J
Jimbo2
Guest
In another thread about a moral question, a poster wrote:
And as Catholics, we believe in love and prayer, not confrontation and recrimination?
I have been fighting with this poster on several threads and now I see why.
I think this topic is over-arching and affects most of the threads about moral questions. Without answering this, Catholics will always fight about how to handle moral issues.
Broadly, I see the two sides like this:
1.The correctors.
I fall in this camp. I believe that I am able to judge public situations and it is my responsibility to give a Catholic response. If a friend is cheating on his wife, I believe I have a responsibility, due to my Baptism, to tell my friend that he is doing wrong and is committing a mortal sin. This is, of course, only one example. In short, I believe I am compelled to confront him and correct him.
I believe this is the most charitable response.
2.The pacifists.
I do not fall in this camp, so I cannot speak to these motivations. I can only recount my observations.
These people do not believe in confronting those who are doing wrong. Broadly, I charcterize these people as believeing that confronting someone about a moral wrong is to be “judgmental”.
I observe that people from these different camps rarely see eye-to-eye. My own observation leads me to believe that the Church of the last 40 years has leaned very much toward pacifism.
In my own life, pacifism has torn my family apart. My in-laws refuse to confront my BIL about his co-habitation with his girlfried, believing that “Only God can judge” his behavior.
The rest of the family refuses to confront the parents about their dereliction of responsibility, because “Only God can judge” their actions.
Instead, they have, collectively, decided that my wife and I are the only “UnChristian” people in the family because we refuse to go to the shack-up house.
So, personally, I find the pacifist option to be one that tends to turn virtue in vice, and vice into virtue.
I also think the pacifist option carries a rather large temptation. It is very tempting to say “I am maintaining normal polite relations with this person for the sake of keeping lines of communication open in hopes of saving his soul”…when in fact the real reason the pacifist will not stand up is fear. The temptation is to choose the easy way out and then try to justify it as some sort of charity.

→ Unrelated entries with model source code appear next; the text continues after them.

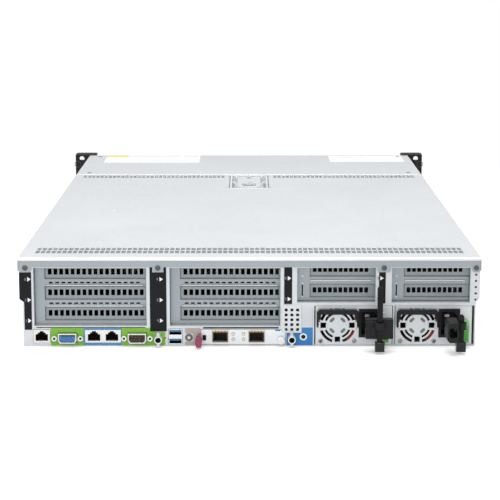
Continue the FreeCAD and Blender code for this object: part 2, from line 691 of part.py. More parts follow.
def riser_cage(name, bay):
    """A sheet cage behind a full height bay: windowed face, roof and one long side."""
    start, end, floor = bays[bay]
    body = new_body(name)
    face_front = cage_rear + S.cage_gauge
    left = start + S.wall_gauge + 0.3
    right = end - S.wall_gauge - 0.3
    low = floor + 0.4
    high = S.bay_top + 3.0
    extrude(body, "XZ", cage_rear, face_front, [rectangle(left, right, low, high)])
    window = full_window_start(bay)
    half = S.slot_window_height / 2
    frames = [rectangle(window, window + S.slot_window_length - 1, z - half, z + half)
              for z in slot_levels]
    extrude(body, "XZ", cage_rear - 0.5, face_front + 0.5, frames, cut=True)
    dash_start = window + 3.6
    dash_half = S.dash_height / 2
    middle = (slot_levels[0] + slot_levels[1]) / 2
    dash = extrude(body, "XZ", cage_rear - 0.5, face_front + 0.5, [
        rectangle(dash_start, dash_start + S.dash_length, middle - dash_half, middle + dash_half)],
        cut=True)
    repeat(body, [dash], "X_Axis", S.dash_pitch, S.dash_count, ("Z_Axis", S.slot_pitch, 2))
    # pressed ribs under the dashes
    for z in slot_levels[:2]:
        rib = z + S.slot_pitch / 2 - 2.2
        extrude(body, "YZ", window + 1, window + S.slot_window_length - 3, [polygon([
            (cage_rear + 0.2, rib - 0.9), (cage_rear - 0.9, rib - 0.4),
            (cage_rear - 0.9, rib + 0.4), (cage_rear + 0.2, rib + 0.9)])])
    # roof and riser side
    extrude(body, "XY", high - S.cage_gauge, high, [
        rectangle(left, right, cage_rear, cage_rear + S.cage_length)])
    extrude(body, "YZ", right - S.cage_gauge, right, [polygon([
        (cage_rear, low), (cage_rear + 30, low), (cage_rear + 42, low + 12),
        (cage_rear + S.cage_length, low + 12), (cage_rear + S.cage_length, high), (cage_rear, high)])])
    # finger opening in the roof
    extrude(body, "XY", high - S.cage_gauge - 0.5, high + 0.5, [
        rectangle(left + 30, left + 70, cage_rear + 110, cage_rear + 128)], cut=True)
    return body


def riser_cage_right():
    """One sheet bracket behind both bays above the power supplies."""
    body = new_body("riser_cage_right")
    face_front = cage_rear + S.cage_gauge
    low = S.small_bay_floor + S.wall_gauge + 0.2
    high = S.bay_top + 3.0
    left = S.third_bay_start + S.wall_gauge + 0.3
    right = S.fourth_bay_end - S.wall_gauge - 0.3
    extrude(body, "XZ", cage_rear, face_front, [rectangle(left, right, low, high)])
    half = S.slot_window_height / 2
    openings = []
    for bay in ("third", "fourth"):
        window = bays[bay][0] + S.small_window_inset
        for i in range(2):
            z = S.small_slot_level + S.slot_pitch * i
            top = z + half
            openings.append(rectangle(window, window + S.small_window_length, z - half, top))
        openings.append(rectangle(window - 8.4, window - 7.2, S.small_slot_level - 5,
                                  S.small_slot_level + 6))
    extrude(body, "XZ", cage_rear - 0.5, face_front + 0.5, openings, cut=True)
    rib = S.small_slot_level + S.slot_pitch / 2
    for bay in ("third", "fourth"):
        window = bays[bay][0] + S.small_window_inset
        extrude(body, "YZ", window, window + S.small_window_length - 4, [polygon([
            (cage_rear + 0.2, rib - 1.1), (cage_rear - 0.9, rib - 0.5),
            (cage_rear - 0.9, rib + 0.5), (cage_rear + 0.2, rib + 1.1)])])
    extrude(body, "XY", high - S.cage_gauge, high, [
        rectangle(left, right, cage_rear, cage_rear + S.cage_length * 0.9)])
    extrude(body, "YZ", left, left + S.cage_gauge, [
        rectangle(cage_rear, cage_rear + S.cage_length * 0.9, low, high)])
    extrude(body, "XY", high - S.cage_gauge - 0.5, high + 0.5, [
        rectangle(left + 60, left + 100, cage_rear + 110, cage_rear + 128)], cut=True)
    return body


def slot_covers():
    """Perforated blanks behind the windows of the cages: six long and four short."""
    body = new_body("slot_covers")
    rear = cage_rear + S.cage_gauge
    front = rear + S.slot_cover_gauge
    half = S.slot_window_height / 2 + 1.4
    plates = []
    for bay in ("left", "middle"):
        window = full_window_start(bay)
        for z in slot_levels:
            plates.append(rectangle(window - 3, bays[bay][1] - S.wall_gauge - S.cage_gauge - 0.6,
                                    z - half, z + half))
    for bay in ("third", "fourth"):
        window = bays[bay][0] + S.small_window_inset
        for i in range(2):
            z = S.small_slot_level + S.slot_pitch * i
            plates.append(rectangle(window - 2, window + S.small_window_length + 0.8,
                                    z - half, z + half * 0.8))
    extrude(body, "XZ", rear, front, plates)
    hole_x = S.slot_hole_width / 2
    hole_z = S.slot_hole_height / 2
    for bay in ("left", "middle"):
        x = full_window_start(bay) + 4.4
        z = slot_levels[0] + 0.4
        hole = extrude(body, "XZ", rear - 0.5, front + 0.5, [
            rectangle(x - hole_x, x + hole_x, z - hole_z, z + hole_z)], cut=True)
        repeat(body, [hole], "X_Axis", S.slot_hole_pitch, S.slot_hole_count,
               ("Z_Axis", S.slot_pitch, 3))
    for bay in ("third", "fourth"):
        x = bays[bay][0] + S.small_window_inset + 4.0
        z = S.small_slot_level + 0.4
        hole = extrude(body, "XZ", rear - 0.5, front + 0.5, [
            rectangle(x - hole_x, x + hole_x, z - hole_z + 0.3, z + hole_z - 0.3)], cut=True)
        repeat(body, [hole], "X_Axis", S.small_hole_pitch, S.small_hole_count,
               ("Z_Axis", S.slot_pitch, 2))
    return body


def riser_boards():
    """Two upright riser cards on the motherboard and one above the supplies."""
    body = new_body("riser_boards")
    start = cage_rear + 46
    end = cage_rear + S.cage_length - 8
    for bay, foot in (("left", start + 30), ("middle", module_front + 14)):
        inside = bays[bay][1] - S.wall_gauge - S.cage_gauge - 0.5
        extrude(body, "YZ", inside - S.board_gauge, inside, [polygon([
            (foot, S.board_top), (end - 40, S.board_top), (end - 40, 16), (end, 16),
            (end, S.bay_top - 1), (start, S.bay_top - 1), (start, 17.5), (foot, 17.5)])])
        for z in slot_levels:
            extrude(body, "YZ", inside - S.board_gauge - 10, inside - S.board_gauge, [
                rectangle(start + 18, end - 12, z - 7, z + 0.6)])
    low = S.small_bay_floor + 6
    inside = S.third_bay_start + S.wall_gauge + S.cage_gauge + 0.5
    extrude(body, "YZ", inside, inside + S.board_gauge, [
        rectangle(start, end - 26, low, S.bay_top - 1)])
    for i in range(2):
        z = S.small_slot_level + S.slot_pitch * i - 2
        extrude(body, "YZ", inside + S.board_gauge, inside + S.board_gauge + 10, [
            rectangle(start + 18, end - 36, z - 4, z + 3.6)])
    return body


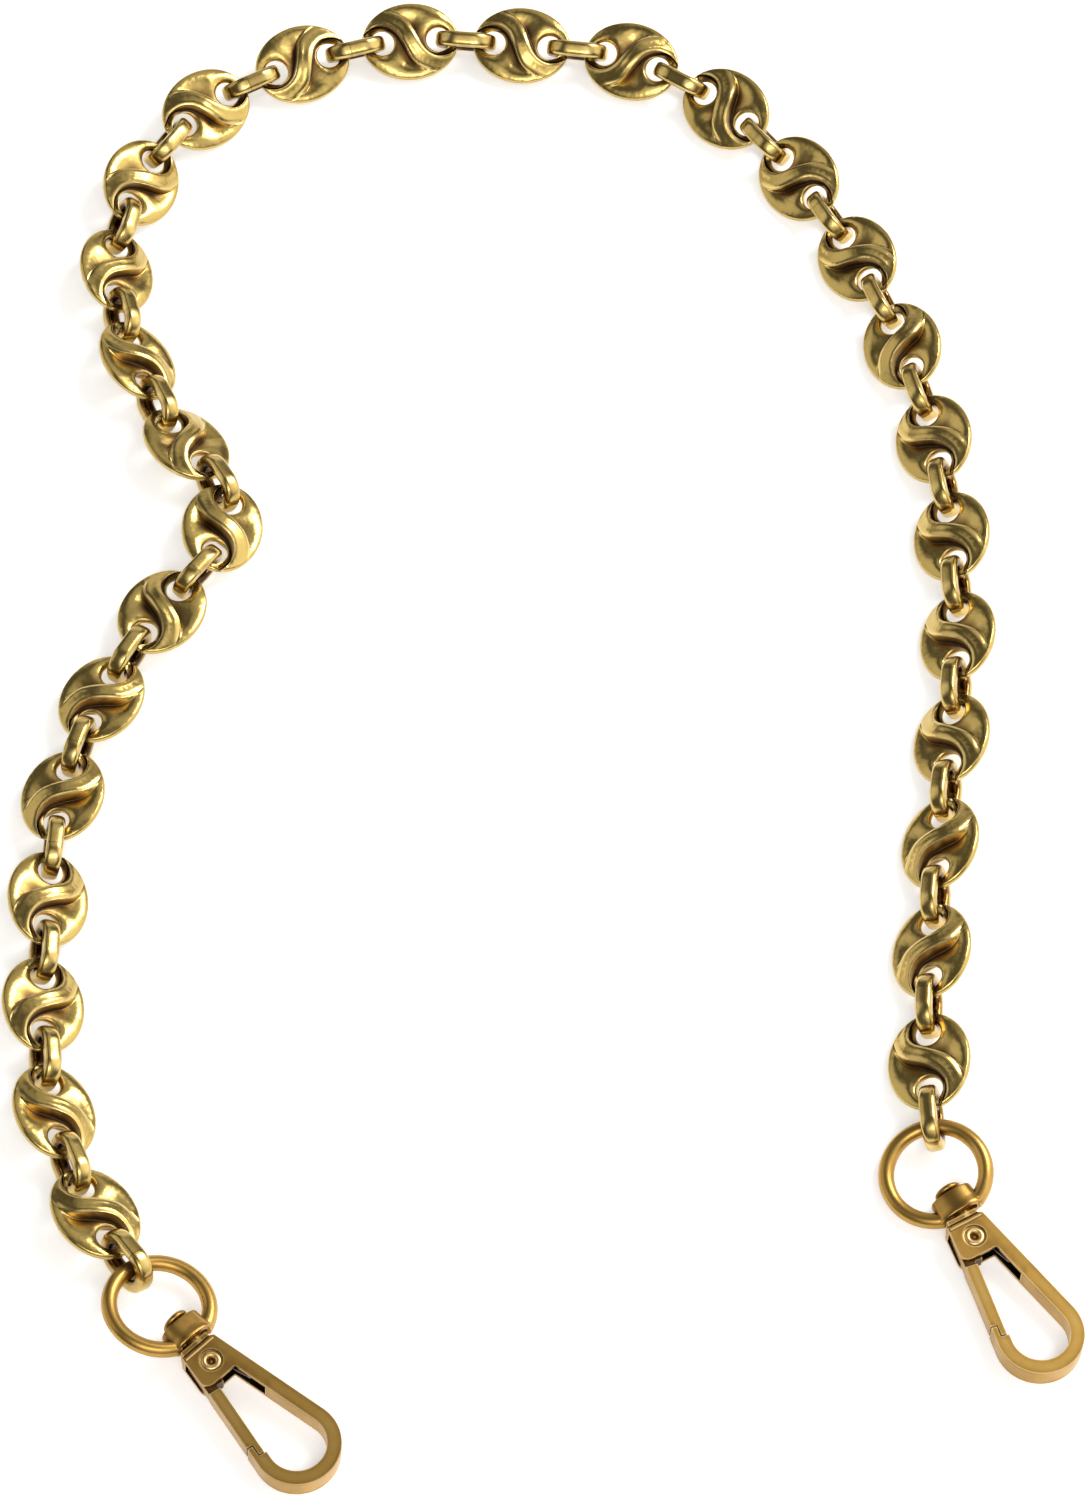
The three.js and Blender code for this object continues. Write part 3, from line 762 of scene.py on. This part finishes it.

So, this is what I see as the bigger issue, and I think if you go to any of the contentious threads, you will find these two camps engaged in battle.
It seems that it would be better to fight over this, and try to seek some resolution, rather than re-hashing the same fight again and again against different backdrops.
And as Catholics, we believe in love and prayer, not confrontation and recrimination?
I have been fighting with this poster on several threads and now I see why.
I think this topic is over-arching and affects most of the threads about moral questions. Without answering this, Catholics will always fight about how to handle moral issues.
Broadly, I see the two sides like this:
1.The correctors.
I fall in this camp. I believe that I am able to judge public situations and it is my responsibility to give a Catholic response. If a friend is cheating on his wife, I believe I have a responsibility, due to my Baptism, to tell my friend that he is doing wrong and is committing a mortal sin. This is, of course, only one example. In short, I believe I am compelled to confront him and correct him.
I believe this is the most charitable response.
2.The pacifists.
I do not fall in this camp, so I cannot speak to these motivations. I can only recount my observations.
These people do not believe in confronting those who are doing wrong. Broadly, I charcterize these people as believeing that confronting someone about a moral wrong is to be “judgmental”.
I observe that people from these different camps rarely see eye-to-eye. My own observation leads me to believe that the Church of the last 40 years has leaned very much toward pacifism.
In my own life, pacifism has torn my family apart. My in-laws refuse to confront my BIL about his co-habitation with his girlfried, believing that “Only God can judge” his behavior.
The rest of the family refuses to confront the parents about their dereliction of responsibility, because “Only God can judge” their actions.
Instead, they have, collectively, decided that my wife and I are the only “UnChristian” people in the family because we refuse to go to the shack-up house.
So, personally, I find the pacifist option to be one that tends to turn virtue in vice, and vice into virtue.
I also think the pacifist option carries a rather large temptation. It is very tempting to say “I am maintaining normal polite relations with this person for the sake of keeping lines of communication open in hopes of saving his soul”…when in fact the real reason the pacifist will not stand up is fear. The temptation is to choose the easy way out and then try to justify it as some sort of charity.
So, this is what I see as the bigger issue, and I think if you go to any of the contentious threads, you will find these two camps engaged in battle.
It seems that it would be better to fight over this, and try to seek some resolution, rather than re-hashing the same fight again and again against different backdrops.